Besides, the final nail needed to be driven into 'bm/match', which tried
to do parallel match, but actually shuffled things out of order during its
simplistic block-based scheme.  These programs, part of source archive also,
are now historical curiosities.

Kanji egrep:

     Copious notes are in README.kanji.mods.  The March 1987 Unix Review
was indispensable for pointing out the embedded "SS2" Katakana pitfalls.
The modularity of our code as a semi-dependent filter was necessary for this
exploration, as we have no access to AT&T/Unisoft Kanji code.  Again, JUNET
or Sigma project people -- please respond with grep war stories or usage notes.

Worst-case r.e. handling:

     The first code release elaborately called upon a function mcilroy()
to pipe partial match output to old egrep for tough expressions, whose
backtracking might swamp regexp().  Some details of the DFA/NDFA tradeoff
were discussed in pep4grep.doc[12].  Due largely to feedback from John Gilmore
of the GNU project, the strategy was revised.  egrep.c function kernighan()
("let others do the hard part") now usurps calls to costly popen() by invoking
exec() on old egrep when necessary.  Rough partial match statistics gathered
on the fly determine the handoff.  You may revise the time reported previously
for
	egrep 'hoe.*g' /usr/dict/words

from 1.2 user, 1.1 sys seconds (VAX 11/750, 4.3BSD, Fuji disks) to 0.8u, 0.4s.
For those public-spirited souls who really want to build a PD egrep out of
what we offer, sans fallback from regexp() to an AT&T /usr/bin/egrep, the
slippery test "egrep 'g+h+o' /usr/dict/words" will prove enlightening.

Faster -n option:

     By popular demand.  Though Boyer/Moore techniques subvert line numbering,
we've made it faster with brute force (loop unrolling helps VAXEN, but not
CRISPS).  Timing tests for this and other options appear in the eg.shell script.

Not so fast:

	-v, -b, -w, various r.e.'s with no rexexp() "residue"
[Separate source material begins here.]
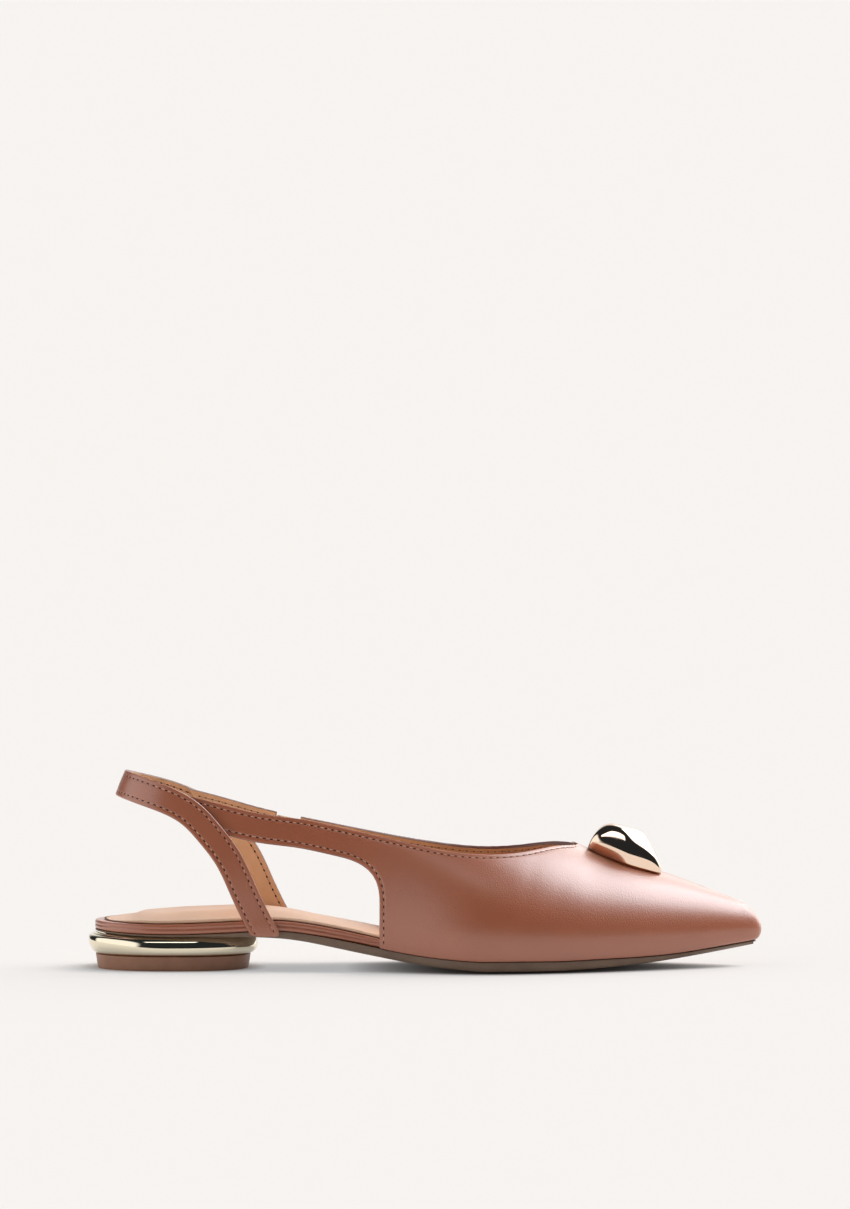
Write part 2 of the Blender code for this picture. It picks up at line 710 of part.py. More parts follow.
RIM_INSET = UPPER_WALL + GAP  # the board stands inside the upper's wall
CAMBER_RUN = (0.34 * SHOE_LENGTH, 0.46 * SHOE_LENGTH)
SOLE_INSET = ((0.0, 3.6 * MM), (0.26, 2.2 * MM), (0.33, 2.1 * MM), (0.40, 0.7 * MM), (1.0, 0.5 * MM))


def build_outsole():
    """Thin moulded sole from toe to heel seat, with a rounded lower edge."""

    def inset(extra):
        return lambda x: ramp(x, SOLE_INSET) + extra

    def top(ring, _):
        return sole_top(ring[:, 0])

    def lower(share, camber=1.0):
        def height(ring, _):
            x = ring[:, 0]
            raised = np.minimum(SOLE_EDGE_ROUND, 0.4 * thickness_curve(x)) * share
            return sole_bottom(x) + raised + SOLE_CAMBER * camber * smooth_step(x, *CAMBER_RUN)

        return height

    loops = [
        (inset(0), 1.0, top),
        (inset(0), 0.5, top),
        (inset(0), 0.0, top),
        (inset(0.2 * MM), 0.0, lower(1.0)),
        (inset(1.2 * MM), 0.0, lower(0.35)),
        (inset(3.4 * MM), 0.0, lower(0.0)),
        (inset(3.4 * MM), 0.3, lower(0.0, 0.3)),
        (inset(3.4 * MM), 0.55, lower(0.0, 0.0)),
        (inset(3.4 * MM), 1.0, lower(0.0, 0.0)),
    ]
    return plate("outsole", loops, (0.22, 0.15, 0.10), 0.6)


def board_bottom(x):
    return sole_top(x) + GAP


def board_top(x):
    return board_bottom(x) + board_curve(x)


def build_board():
    """Insole board wrapped in the upper's leather; its edge shows from the vamp to the heel."""

    def inset(extra):
        return lambda x: RIM_INSET + extra + 0 * x

    def level(share, drop=0.0):
        def height(ring, _):
            x = ring[:, 0]
            return board_bottom(x) + board_curve(x) * share - drop

        return height

    loops = [
        (inset(0), 1.0, level(1)),
        (inset(0), 0.5, level(1)),
        (inset(0.9 * MM), 0.0, level(1)),
        (inset(0.1 * MM), 0.0, level(0.82)),
        (inset(0), 0.0, level(0.5)),
        (inset(0.3 * MM), 0.0, level(0)),
        (inset(0), 0.5, level(0)),
        (inset(0), 1.0, level(0)),
    ]
    return plate("insole_board", loops, (0.42, 0.18, 0.11), 0.4)


def build_sock():
    """Leather sock over foam: thin at its edge, cushioned under the heel."""

    def inset(extra):
        margins = ((0.0, SOCK_BACK_MARGIN), (0.03, SOCK_BACK_MARGIN), (0.10, SOCK_MARGIN), (1.0, SOCK_MARGIN))
        return lambda x: RIM_INSET + ramp(x, margins) + extra

    def base(ring, _):
        return board_top(ring[:, 0]) + GAP

    def pad(fullness):
        def height(ring, _):
            x = ring[:, 0]
            back = smooth_step(x, 0.045 * SHOE_LENGTH, 0.105 * SHOE_LENGTH)
            front = 1 - smooth_step(x, 0.20 * SHOE_LENGTH, 0.42 * SHOE_LENGTH)
            return board_top(x) + GAP + SOCK_THICKNESS + HEEL_PAD_RISE * back * front * fullness

        return height

    loops = [
        (inset(0), 1.0, pad(1.0)),
        (inset(0), 0.66, pad(0.97)),
        (inset(0), 0.36, pad(0.80)),
        (inset(2.6 * MM), 0.0, pad(0.26)),
        (inset(0.4 * MM), 0.0, pad(0.0)),
        (inset(0), 0.0, base),
        (inset(0), 0.5, base),
        (inset(0), 1.0, base),
    ]
    return plate("sock", loops, (0.78, 0.50, 0.34), 0.55)


HEEL_FULLNESS = 2.35
HEEL_CENTRE_Y = 0.036
HEEL_SEGMENTS = 56
HEEL_SPINE = 11 * MM


def heel_ring(inset):
    """A ring of the heel's oval, moved in by an inset."""
    half_long, half_wide = HEEL_LENGTH / 2 - inset, HEEL_WIDTH / 2 - inset
    centre = Vector((HEEL_LENGTH / 2, HEEL_CENTRE_Y * BALL_WIDTH))
    ring = []
    for i in range(HEEL_SEGMENTS):
        angle = 2 * math.pi * i / HEEL_SEGMENTS
        cos, sin = math.cos(angle), math.sin(angle)
        ring.append(
            (
                centre.x + half_long * math.copysign(abs(cos) ** (2 / HEEL_FULLNESS), cos),
                centre.y + half_wide * math.copysign(abs(sin) ** (2 / HEEL_FULLNESS), sin),
            )
        )
    return np.array(ring)


def stacked(name, rings, colour, metallic, roughness):
    """A piece skinned over rings of the heel's oval, closed by a fan at each end."""
    count = HEEL_SEGMENTS
    points, faces = [], []
    for ring in rings:
        points.extend(ring)
    for k in range(len(rings) - 1):
        for i in range(count):
            j = (i + 1) % count
            faces.append((k * count + i, k * count + j, (k + 1) * count + j, (k + 1) * count + i))
    for k in (0, len(rings) - 1):
        middle = len(points)
        points.append(np.mean(rings[k], axis=0))
        faces += [(k * count + i, k * count + (i + 1) % count, middle) for i in range(count)]
    return finished(name, mesh_of(name, points, faces), colour, metallic, roughness)


HEEL_SIDE = (
    ("seat", 1.00, 1.55),
    ("seat edge", 0.985, 0.95),
    ("shoulder", 0.93, 0.42),
    ("upper bulge", 0.82, 0.10),
    ("fullest", 0.67, 0.00),
    ("lower bulge", 0.48, 0.06),
    ("tuck", 0.28, 0.30),
    ("lower tuck", 0.12, 0.62),
    ("base", 0.00, 0.98),
)


def build_heel():
    """Hollow-looking metal pebble under the seat, on a moulded top piece."""
    base = TOP_PIECE_HEIGHT + GAP
    rings = []
    for name, level, drawn_in in HEEL_SIDE:
        ring = heel_ring(HEEL_ROUND * drawn_in)
        seat = sole_bottom(ring[:, 0]) - GAP
        rings.append(np.column_stack([ring, base + (seat - base) * level]))
    inner = heel_ring(HEEL_ROUND * HEEL_SIDE[0][2] + HEEL_SPINE)
    rings.insert(0, np.column_stack([inner, sole_bottom(inner[:, 0]) - GAP]))
    stacked("heel_block", rings, (0.80, 0.70, 0.48), 1.0, 0.08)
    piece = []
    for height, inset in (
        (TOP_PIECE_HEIGHT, HEEL_ROUND),
        (0.6 * MM, HEEL_ROUND + TOP_PIECE_TAPER * 0.9),
        (0.0, HEEL_ROUND + TOP_PIECE_TAPER * 1.5),
    ):
        ring = heel_ring(inset)
        piece.append(np.column_stack([ring, np.full(len(ring), height)]))
    stacked("top_piece", piece, (0.24, 0.12, 0.07), 0.0, 0.5)


ORNAMENT_TURNS = 28
ORNAMENT_RINGS = 9


def ornament_reach(direction):
    """How far the soft-edged ornament reaches from its middle in one direction."""
    total = 0.0
    for _, turn, tilt, distance in ORNAMENT_FACETS:
        turn, tilt = math.radians(turn), math.radians(tilt)
        facing = (math.cos(tilt) * math.cos(turn), math.cos(tilt) * math.sin(turn), math.sin(tilt))
        total += max(0.0, sum(a * b for a, b in zip(facing, direction)) / distance) ** ORNAMENT_EDGE
    return total ** (-1 / ORNAMENT_EDGE)


def vamp_under(x, y):
    """Height of the vamp at a plan point near its middle line."""
    side = "lateral" if y < float(crown_curves()[0](x)[0]) else "medial"
    place = place_at_crown(side, x)
    place, rise = nudge(place, 0.85, (x, y, 0.0), axes=(0, 1), rounds=12)
    return float(last(place, rise)[0, 2])


def build_ornament():
    """Polished soft-faceted pebble that sits over the throat end of the vamp."""
    centre_x = ORNAMENT_CENTRE * SHOE_LENGTH
    crown_y, crown_z = crown_curves()
    middle = np.array([centre_x, float(crown_y(centre_x)[0]), float(crown_z(centre_x)[0])])
    step = 9 * MM
    slope = (crown_z(centre_x + step) - crown_z(centre_x - step))[0] / (2 * step)
    forward = np.array([1.0, 0.0, slope]) / math.hypot(1.0, slope)
    up = np.array([-slope, 0.0, 1.0]) / math.hypot(1.0, slope)
    across = np.array([0.0, 1.0, 0.0])
    points, faces = [], []
    for k in range(ORNAMENT_RINGS + 1):
        tilt = math.radians(90) * (k / ORNAMENT_RINGS)
        for i in range(ORNAMENT_TURNS):
            turn = 2 * math.pi * i / ORNAMENT_TURNS
            direction = (math.cos(tilt) * math.cos(turn), math.cos(tilt) * math.sin(turn), math.sin(tilt))
            reach = ornament_reach(direction)
            local = [part * reach for part in direction]
            point = middle + forward * local[0] + across * local[1] + up * local[2]
            if k == 0:
                point[2] = vamp_under(point[0], point[1]) + GAP
            points.append(point)
    for k in range(ORNAMENT_RINGS):
        for i in range(ORNAMENT_TURNS):
            j = (i + 1) % ORNAMENT_TURNS
            a, b = k * ORNAMENT_TURNS, (k + 1) * ORNAMENT_TURNS
            faces.append((a + i, a + j, b + j, b + i))
    rim = [np.array(p) for p in points[:ORNAMENT_TURNS]]
    for share in (0.66, 0.33):
        start = len(points)
        for p in rim:
            x, y = middle[0] + (p[0] - middle[0]) * share, middle[1] + (p[1] - middle[1]) * share
            points.append(np.array([x, y, vamp_under(x, y) + GAP]))
        outer = 0 if share == 0.66 else start - ORNAMENT_TURNS
        for i in range(ORNAMENT_TURNS):
            j = (i + 1) % ORNAMENT_TURNS
            faces.append((outer + i, start + i, start + j, outer + j))
    hub = len(points)
    points.append(np.array([middle[0], middle[1], middle[2] + GAP]))
    start = hub - ORNAMENT_TURNS
    faces += [(start + i, hub, start + (i + 1) % ORNAMENT_TURNS) for i in range(ORNAMENT_TURNS)]
    return finished("ornament", mesh_of("ornament", points, faces), (0.80, 0.62, 0.42), 1.0, 0.06)


for old in list(bpy.data.objects):
    bpy.data.objects.remove(old)
PIECES = bpy.data.collections.new("sling_back_flat")
bpy.context.scene.collection.children.link(PIECES)

build_outsole()
build_board()
build_sock()
build_heel()
build_upper()
build_medial_strap()
build_sling()
build_ornament()
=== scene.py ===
import math

import bmesh
import bpy
import numpy as np
from mathutils import Matrix, Vector


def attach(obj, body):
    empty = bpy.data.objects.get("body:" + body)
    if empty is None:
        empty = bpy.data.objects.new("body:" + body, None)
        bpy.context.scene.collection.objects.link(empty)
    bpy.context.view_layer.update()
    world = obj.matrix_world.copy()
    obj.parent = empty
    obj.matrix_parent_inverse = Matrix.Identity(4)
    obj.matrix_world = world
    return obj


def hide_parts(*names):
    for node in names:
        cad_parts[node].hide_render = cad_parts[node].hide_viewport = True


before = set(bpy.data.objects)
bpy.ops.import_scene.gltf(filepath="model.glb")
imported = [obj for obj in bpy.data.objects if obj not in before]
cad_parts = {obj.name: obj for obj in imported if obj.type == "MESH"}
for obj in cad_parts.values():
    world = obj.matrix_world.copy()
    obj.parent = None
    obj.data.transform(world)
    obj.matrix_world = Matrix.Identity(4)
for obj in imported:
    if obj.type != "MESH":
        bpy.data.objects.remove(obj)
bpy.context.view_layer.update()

# The outsole is one thin moulded sheet, matt and taupe, cemented under the whole shoe.
# It follows the feather line of the last, lifts at the waist and the toe, and its lower edge is rounded.
MM = 0.001
SHOE_LENGTH = 262 * MM
BALL_WIDTH = 78 * MM
SEAT_LIFT = 13.5 * MM
TOE_SPRING = 9.4 * MM
SOLE_THICKNESS = 4.7 * MM
BOARD_THICKNESS = 3.9 * MM
GAP = 0.3 * MM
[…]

(you'll still have to use the layered "grep host /etc/hosts | grep -w host"
for speed.)

Other contra-indications for new [ef]?grep:

	Monster patterns

     The amazing expressions output by /usr/lib/calendar still beg for
the lazy evaluation technique rolled into edition 8 egrep by Prof. Aho of
Princeton.  Hinted at on p. 105 in Kernighan & Pike, lazy evaluation reduces
standard egrep r.e. compile time.  Here the possible O(R**2) machine
construction cost is eliminated to amortize complexity at run-time and 
shifted to such only if a bad match actually happens.  Whew!  Fortunately,
this is not so important for simple r.e. fare, where H. Spencer's regexp()
works well, but it certainly helps calendar(1).
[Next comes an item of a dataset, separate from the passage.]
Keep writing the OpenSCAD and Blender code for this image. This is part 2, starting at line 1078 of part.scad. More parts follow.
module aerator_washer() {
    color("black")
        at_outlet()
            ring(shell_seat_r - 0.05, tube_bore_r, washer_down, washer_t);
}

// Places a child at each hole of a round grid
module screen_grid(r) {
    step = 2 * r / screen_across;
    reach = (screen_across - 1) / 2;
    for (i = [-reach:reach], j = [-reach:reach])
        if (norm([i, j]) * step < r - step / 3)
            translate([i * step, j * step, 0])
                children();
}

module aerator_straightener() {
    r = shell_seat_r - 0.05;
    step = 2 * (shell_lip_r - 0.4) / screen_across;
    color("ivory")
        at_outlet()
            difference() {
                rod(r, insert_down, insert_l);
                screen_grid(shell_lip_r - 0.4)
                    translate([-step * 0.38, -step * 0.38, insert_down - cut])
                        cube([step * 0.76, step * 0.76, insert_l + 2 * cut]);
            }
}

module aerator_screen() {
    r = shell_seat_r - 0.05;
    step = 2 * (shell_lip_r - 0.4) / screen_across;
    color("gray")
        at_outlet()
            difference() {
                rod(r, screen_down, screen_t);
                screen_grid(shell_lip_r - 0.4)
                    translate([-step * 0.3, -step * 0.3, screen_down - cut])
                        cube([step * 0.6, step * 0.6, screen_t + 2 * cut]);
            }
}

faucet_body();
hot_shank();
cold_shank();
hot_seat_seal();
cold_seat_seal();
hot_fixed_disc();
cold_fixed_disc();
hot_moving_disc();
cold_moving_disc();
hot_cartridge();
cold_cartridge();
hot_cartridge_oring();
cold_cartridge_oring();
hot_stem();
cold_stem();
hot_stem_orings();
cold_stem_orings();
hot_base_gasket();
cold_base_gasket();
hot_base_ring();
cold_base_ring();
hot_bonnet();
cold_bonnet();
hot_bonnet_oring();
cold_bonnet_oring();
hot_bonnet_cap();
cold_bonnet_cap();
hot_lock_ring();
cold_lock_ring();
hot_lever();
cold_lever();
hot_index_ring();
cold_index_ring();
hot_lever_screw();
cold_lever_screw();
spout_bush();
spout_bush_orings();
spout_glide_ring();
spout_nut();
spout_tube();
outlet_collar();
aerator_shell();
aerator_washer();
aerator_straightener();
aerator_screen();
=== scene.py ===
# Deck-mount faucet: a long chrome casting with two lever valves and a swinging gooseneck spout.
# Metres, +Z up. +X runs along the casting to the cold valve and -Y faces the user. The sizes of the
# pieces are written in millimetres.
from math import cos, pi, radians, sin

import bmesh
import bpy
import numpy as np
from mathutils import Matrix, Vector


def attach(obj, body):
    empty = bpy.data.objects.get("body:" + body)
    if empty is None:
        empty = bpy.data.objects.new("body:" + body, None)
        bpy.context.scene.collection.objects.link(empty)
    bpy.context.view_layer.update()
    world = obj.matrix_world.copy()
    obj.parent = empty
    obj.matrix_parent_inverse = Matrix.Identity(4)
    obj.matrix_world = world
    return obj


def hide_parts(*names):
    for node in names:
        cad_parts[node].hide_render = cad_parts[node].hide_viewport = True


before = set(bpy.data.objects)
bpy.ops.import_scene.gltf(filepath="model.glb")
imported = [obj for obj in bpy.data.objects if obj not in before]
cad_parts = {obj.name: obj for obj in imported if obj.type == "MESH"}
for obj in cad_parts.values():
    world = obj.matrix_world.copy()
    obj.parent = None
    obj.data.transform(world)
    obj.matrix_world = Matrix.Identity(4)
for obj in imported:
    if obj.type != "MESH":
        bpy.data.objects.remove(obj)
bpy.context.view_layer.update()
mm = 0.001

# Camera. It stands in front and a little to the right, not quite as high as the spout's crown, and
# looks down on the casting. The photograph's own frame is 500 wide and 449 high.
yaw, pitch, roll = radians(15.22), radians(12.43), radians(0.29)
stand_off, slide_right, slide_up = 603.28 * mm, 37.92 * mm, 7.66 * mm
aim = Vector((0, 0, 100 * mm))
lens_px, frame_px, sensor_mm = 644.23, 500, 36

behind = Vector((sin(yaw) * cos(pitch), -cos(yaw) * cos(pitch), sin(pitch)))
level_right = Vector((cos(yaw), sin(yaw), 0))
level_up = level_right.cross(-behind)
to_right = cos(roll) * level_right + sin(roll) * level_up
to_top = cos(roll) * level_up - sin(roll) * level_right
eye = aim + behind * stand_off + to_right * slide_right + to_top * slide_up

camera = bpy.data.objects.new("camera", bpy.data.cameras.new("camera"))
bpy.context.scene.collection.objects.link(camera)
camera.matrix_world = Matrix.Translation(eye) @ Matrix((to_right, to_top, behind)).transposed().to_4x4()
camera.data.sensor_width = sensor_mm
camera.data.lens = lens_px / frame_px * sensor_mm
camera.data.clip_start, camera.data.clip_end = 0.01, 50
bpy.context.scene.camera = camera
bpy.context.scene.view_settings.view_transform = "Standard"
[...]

     The catch with lazy eval. is that it slows down simple matching (15-20%
for /usr/dict/words on VAX), so it hasn't been adopted by System V egrep.
Note that our egrep, deferring to the underlying one in /usr/bin, doesn't
care much about these hideous beasts -- it just doesn't do better on them.
However, [ef]?grep does well by the Kadhafi matcher (eg.shell, again).
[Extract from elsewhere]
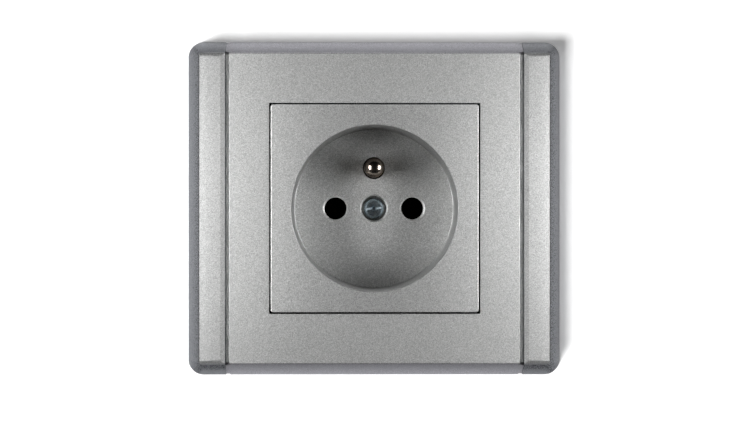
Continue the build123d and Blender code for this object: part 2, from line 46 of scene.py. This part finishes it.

	Long lines, small alphabets

     Finally, a comment on one rapidly burgeoning application area
where new egrep should not be blindly proscribed -- genome sequencing.
Though line limits have been raised (to 8192 byte buffers), much of
GENBANK has no newlines.  The code would need modification for scanning
freestyle.  Also, locating ACGT sequences with the current "superimposed BMG"
over a 4-letter alphabet might actually be worse, but the global homology
crowd probably uses a >20 letter protein alphabet (for other reasons).
At any rate, genetic string search generally relies on more sophisticated
methods such as dynamic programming ala Sankoff/Kruskal.

     On the other hand, large alphabets such as Kanji probably help
performance.  As do parallel transfer disks, MACH file mapping, ...
Your suggestions welcome.

     James A. Woods (ames!jaw)
     NASA Ames Research Center

P.S.  Preserving author credit, [ef]?grep may be redistributed as you wish.